The Kurdish nationalist movement has carved out its own corner of the square, where flags showing the jailed leader of the Kurdistan Workers’ Party (PKK) are waved as here from an overturned police car and activists dance in long lines.

Left-wing groups are rushing to show their relevance by handing out free copies of their hard-to-read publications against capitalism and shopping malls – here delivered to the Taksim Square in a liberated supermarket trolley.

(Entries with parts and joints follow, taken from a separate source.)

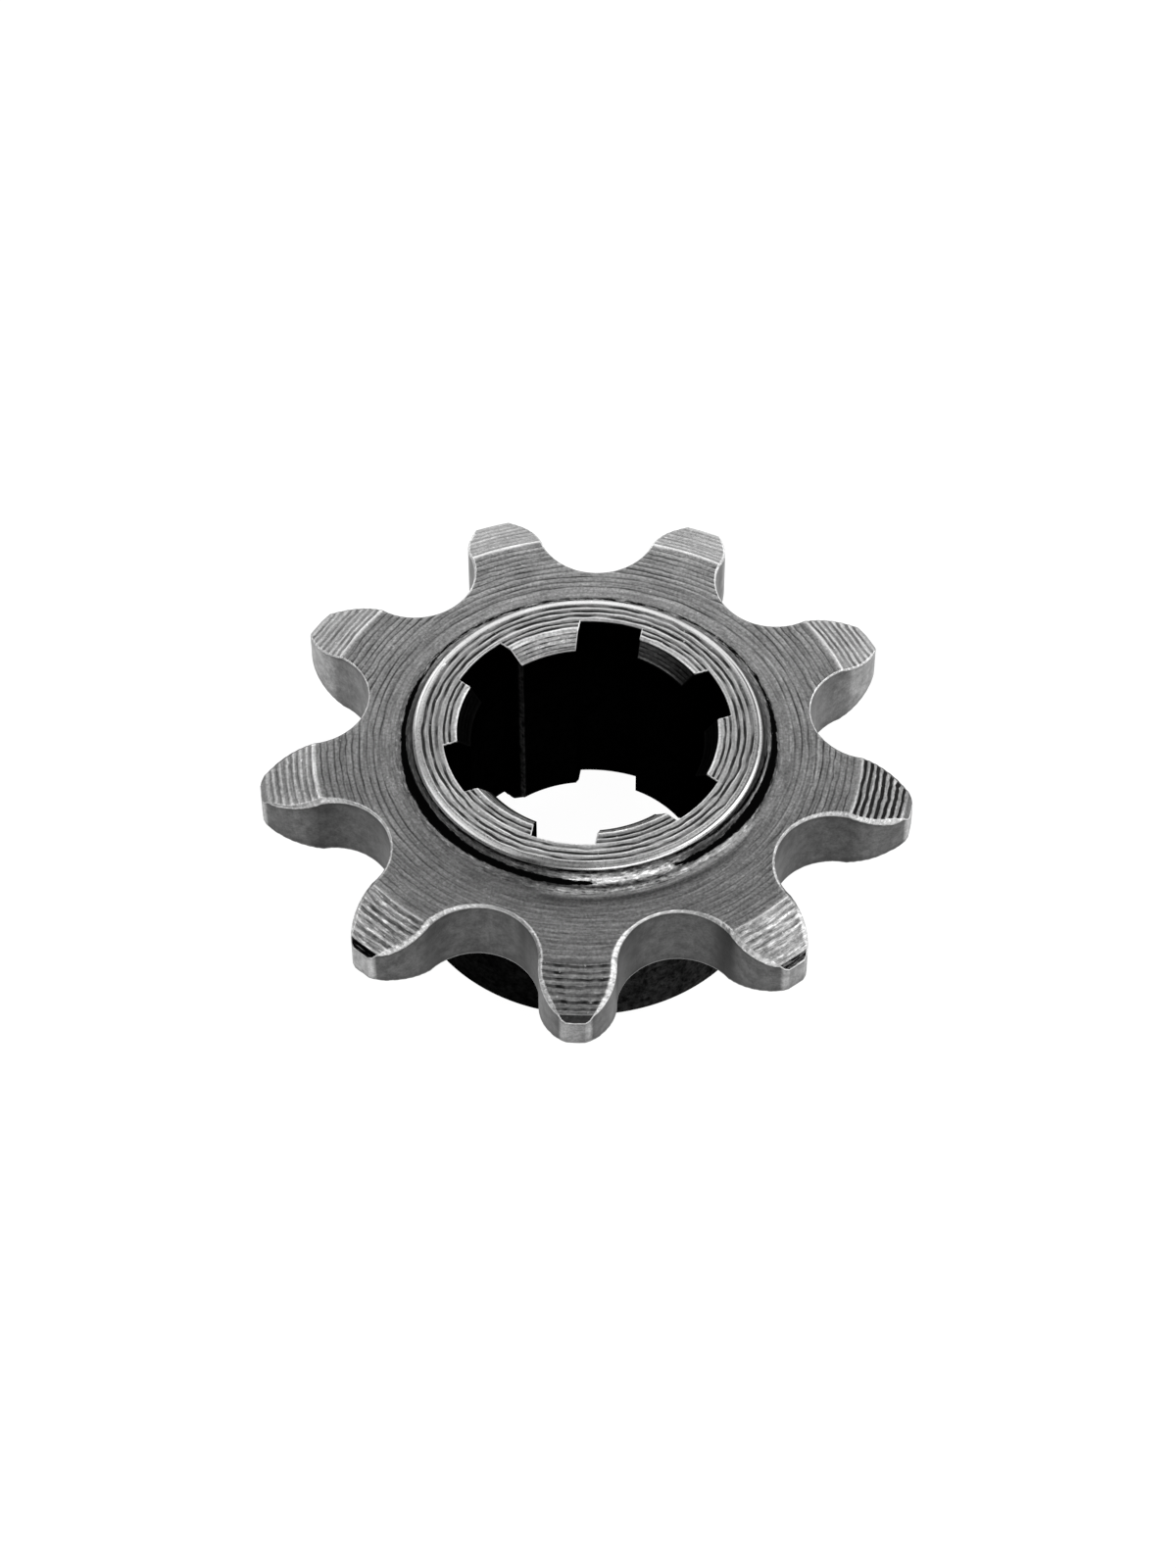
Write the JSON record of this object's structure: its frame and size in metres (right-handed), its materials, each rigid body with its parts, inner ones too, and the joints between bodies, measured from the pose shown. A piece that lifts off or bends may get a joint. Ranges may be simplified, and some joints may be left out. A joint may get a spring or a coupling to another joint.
{
  "type": "chain sprocket",
  "caption": "Small steel front sprocket: a beveled toothed plate on a hub, with a short boss and a straight-sided splined bore, drives a roller chain.",
  "frame": {"origin": "on the bore's axis, at the hub's end face", "axes": "+Z along the bore's axis, from the hub to the boss; one tooth points along -Y"},
  "size_m": [0.0422, 0.0416, 0.0156],
  "materials": {
    "steel": "bare turned and milled steel with visible tool rings"
  },
  "bodies": {
    "root": {"sprocket": "steel"}
  },
  "joints": []
}
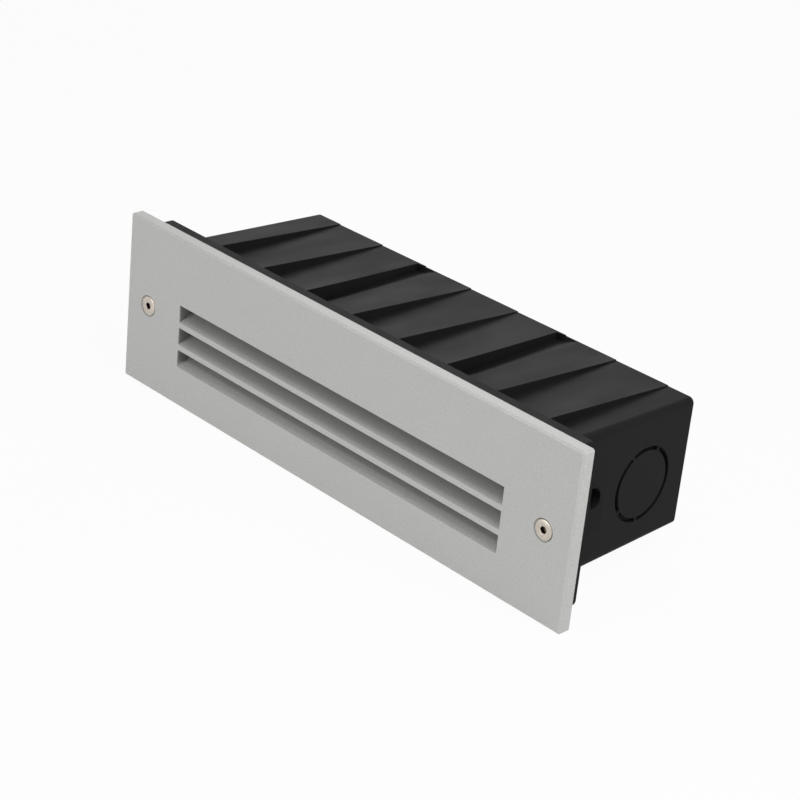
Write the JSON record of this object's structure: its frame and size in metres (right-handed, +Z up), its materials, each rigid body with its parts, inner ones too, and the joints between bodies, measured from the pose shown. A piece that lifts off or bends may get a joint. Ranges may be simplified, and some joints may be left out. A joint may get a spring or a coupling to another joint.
{
  "type": "recessed louvred step light",
  "caption": "Recessed step light with a louvred metal face plate, a sealed lamp unit and a moulded recess housing with cable knock-outs.",
  "frame": {"origin": "centre of the recess, on the face of the wall, where the face plate's raised edge rests", "axes": "+X along the plate, +Y into the wall, +Z up"},
  "size_m": [0.24, 0.0803, 0.0694],
  "materials": {
    "housing_plastic": "moulded, fine spark-eroded grain",
    "insert_brass": "turned and knurled",
    "plate_paint": "fine speckled silver-grey powder coat on cast aluminium",
    "gasket_rubber": "closed-cell foam rubber",
    "seal_silicone": "translucent silicone",
    "diffuser_glass": "frosted tempered glass",
    "casing_aluminium": "as cast",
    "screw_steel": "stainless, turned",
    "reflector_white": "white",
    "board_white": "white solder resist",
    "led_phosphor": "phosphor gel in white packages",
    "pad_grey": "heat-conducting pad",
    "gland_nylon": "black nylon",
    "lead_sheath": "white silicone sheath",
    "driver_plastic": "white",
    "block_nylon": "natural nylon",
    "terminal_brass": "nickel-free brass",
    "supply_wire": "brown insulation",
    "earth_wire": "green and yellow insulation",
    "clamp_nylon": "black nylon",
    "ring_rubber": "nitrile rubber"
  },
  "bodies": {
    "housing": {"recess_housing": "housing_plastic", "insert_nuts": "insert_brass"},
    "lamp_unit": {"face_plate": "plate_paint", "plate_gasket": "gasket_rubber", "diffuser_seal": "seal_silicone", "diffuser": "diffuser_glass", "lamp_casing": "casing_aluminium", "casing_screws": "screw_steel", "reflector": "reflector_white", "led_board": "board_white", "led_chips": "led_phosphor", "board_screws": "screw_steel", "thermal_pad": "pad_grey", "lead_gland": "gland_nylon", "gland_nut": "gland_nylon", "lamp_lead": "lead_sheath", "driver_case": "driver_plastic", "driver_lid": "driver_plastic", "driver_screws": "screw_steel", "terminal_block": "block_nylon", "terminal_screws": "terminal_brass", "block_screws": "screw_steel", "supply_leads": "supply_wire", "earth_screw": "terminal_brass", "earth_washer": "screw_steel", "earth_lead": "earth_wire", "cord_clamp": "clamp_nylon", "clamp_screws": "screw_steel"},
    "ring_left": {"screw_ring_left": "ring_rubber"},
    "screw_left": {"face_screw_left": "screw_steel"},
    "ring_right": {"screw_ring_right": "ring_rubber"},
    "screw_right": {"face_screw_right": "screw_steel"}
  },
  "joints": [
    {"name": "lamp_pull", "type": "slide", "parent": "housing", "child": "lamp_unit", "axis": [0, -1, 0], "range_m": [0, 0.075]},
    {"name": "screw_left_travel", "type": "slide", "parent": "lamp_unit", "child": "ring_left", "axis": [0, -1, 0], "range_m": [0, 0.0147]},
    {"name": "screw_left_turn", "type": "hinge", "parent": "ring_left", "child": "screw_left", "pos_m": [-0.107, 0, 0], "axis": [0, -1, 0], "range_deg": [0, 7570]},
    {"name": "screw_right_travel", "type": "slide", "parent": "lamp_unit", "child": "ring_right", "axis": [0, -1, 0], "range_m": [0, 0.0147]},
    {"name": "screw_right_turn", "type": "hinge", "parent": "ring_right", "child": "screw_right", "pos_m": [0.107, 0, 0], "axis": [0, -1, 0], "range_deg": [0, 7570]}
  ],
  "couplings": [
    {"joint": "screw_left_turn", "follows": "screw_left_travel", "rad_per_m": 8976},
    {"joint": "screw_right_turn", "follows": "screw_right_travel", "rad_per_m": 8976}
  ]
}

Merchandising the revolution: The “We are looters but we feel good about it” scarf scores points off Prime Minister Erdogan’s dismissive labelling of the protestors

Paper hot air balloons lit with big candles float into the air each evening from Taksim Square, here seen rising over the 19th century bulk of Istanbul’s Russian Consulate-General.
POSTSCRIPT
The day after these photos were taken, on June 11, the police pushed the protestors off Taksim Square. The protestors responded with stone throwing, fireworks and in the case of one small group, Molotov cocktail throwing. The police then used high-pressure hoses and tear gas and tore down flags and banners. The police said they wouldn’t intervene in Gezi Park itself, but eventually, on the evening of June 16, they pushed them out of there too. Both sides accused each other of bad faith – the government saying protestors gave into radicals who only wanted a fight and refused to leave the square, and protestors who said they needed more time and commitments from the government. Once again, the police used force and tear gas in overwhelming measure. Protestors tried to win back the square on June 17, when the photos below were taken, but the police took strong measures to prevent that happening.

A tough column of protestors from the Turkish Communist Party moves through Nevizadeh restaurant street after a confrontation with police.

Middle-class girls fix their anti-gas gear as they try to find a way past police lines to recover Taksim.